At this point, a connection with the Nessie server is attempted. If a connection cannot be made, report the issue to the Project Nessie community's Zulip channel. You can also file a ticket on the Project Nessie community's GitHub page.

Updating a Nessie Source

To update a Nessie source:

  1. On the Datasets page, under Nessie Catalogs in the panel on the left, find the name of the source you want to edit.
  2. Right-click the source name and select Settings from the list of actions. Alternatively, click the source name and then the The Settings icon at the top right corner of the page.
  3. In the Source Settings dialog, edit the settings you wish to update. Dremio does not support updating the source name. For information about the settings options, see Configuring Nessie as a Source.
  4. Click Save.

Deleting a Nessie Source

note

If the source is in a bad state (for example, Dremio cannot authenticate to the source or the source is otherwise unavailable), only users who belong to the ADMIN role can delete the source.

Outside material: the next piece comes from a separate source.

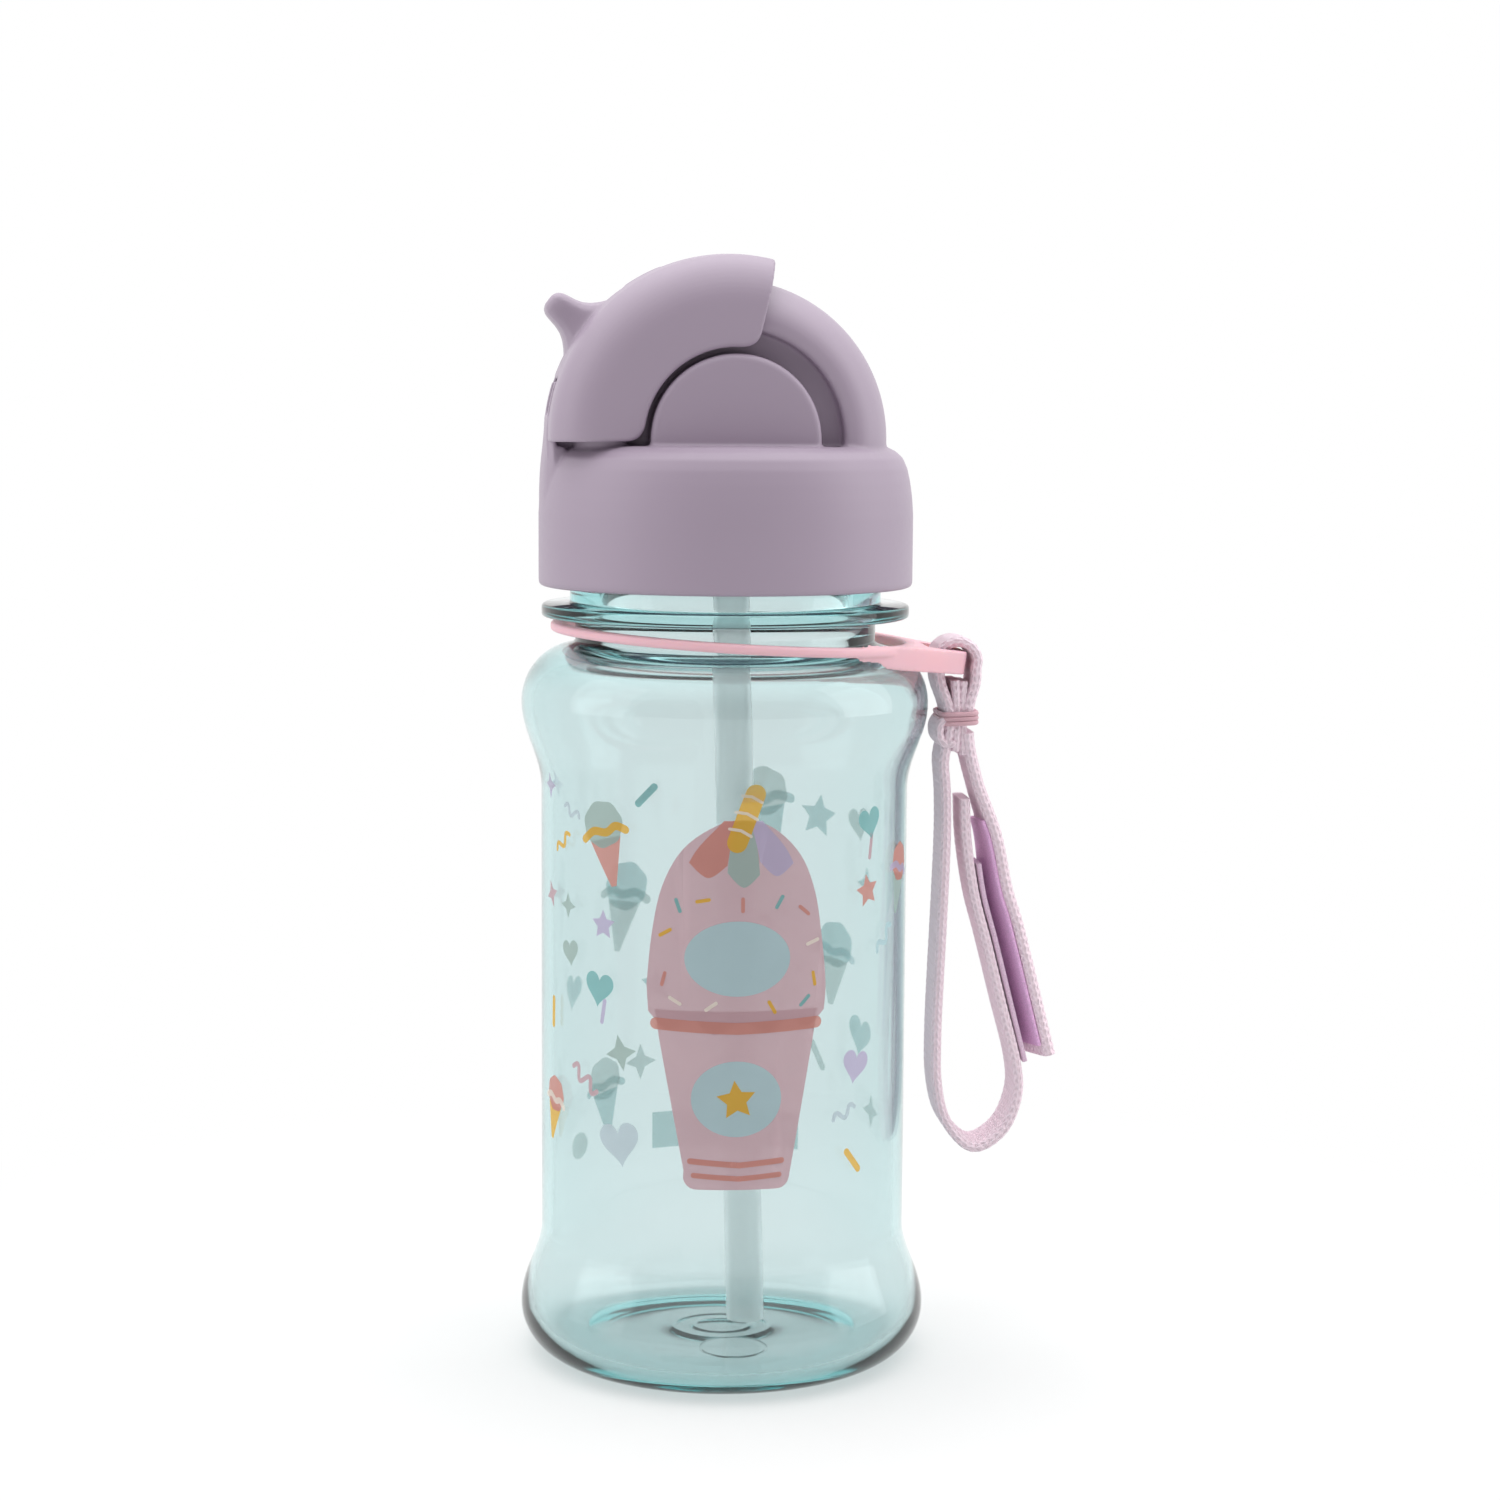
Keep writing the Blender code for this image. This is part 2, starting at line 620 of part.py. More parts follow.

To delete a Nessie source, perform these steps:

  1. On the Datasets page, click Sources > Nessie Catalogs in the panel on the left.
  2. In the list of data sources, hover over the name of the source you want to remove and right-click.
  3. From the list of actions, click Delete.
  4. In the Delete Source dialog, click Delete to confirm that you want to remove the source.
note

Deleting a source causes all downstream views that depend on objects in the source to break.

Limitations

  • Changes to tables and views that are in Nessie sources are not logged. Nessie sources do not have audit logs.
    DX-64988
  • The Catalog API is unable to retrieve or manage Nessie sources.
    DX-64994
  • Dremio does not support moving, copying, or renaming tables and views in Nessie sources or removing the format from tables in Nessie sources.